Por aqui se vê que a questão não está propriamente fechada nem é linear. Como disse atrás, penso que oPÚBLICO faz bem em optar por uma solução uniforme. Entre alternativas que, não sendo necessariamente incorrectas, são certamente discutíveis, deve prevalecer a que corresponda a um critério coerente e susceptível de ser explicado aos leitores. Por isso voltarei ao tema, procurando examinar a questão dos neologismos oriundos da Internet à luz de vários critérios, incluindo as escassas indicações existentes no Livro de Estilo do jornal em matéria de uso de estrangeirismos (note-se que, de acordo com esse documento, estes devem ser, por regra, grafados em itálico). Quanto ao caso do Twitter, o Livro de Estilo é obviamente omisso: a sua última revisão data de 2005 e o lançamento desta rede social só ocorreu no ano seguinte.
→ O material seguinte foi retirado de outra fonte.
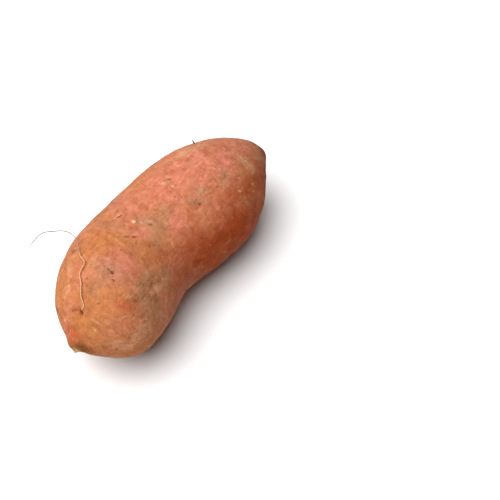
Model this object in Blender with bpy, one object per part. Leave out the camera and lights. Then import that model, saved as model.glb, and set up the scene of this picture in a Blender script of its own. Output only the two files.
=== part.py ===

Esperando contar com as opiniões dos leitores interessados neste tema, adianto desde já as duas questões que me parece valer a pena clarificar no plano mais geral do uso, que muitos consideram excessivo, de estrangeirismos e vocábulos estrangeiros nas páginas do PÚBLICO. Em primeiro lugar, que critérios devem ser aplicados para uniformizar a grafia de termos estrangeiros de uso comum, que não têm (ou ainda não têm) equivalente em português, ou cujo aportuguesamento não esteja normalizado. E, em segundo lugar, o que deve ser feito para evitar a utilização (demasiado) frequente de vocábulos estrangeiros, nomeadamente os de natureza mais especializada, cujo significado — queixam-se muitos leitores — não é devidamente explicado.”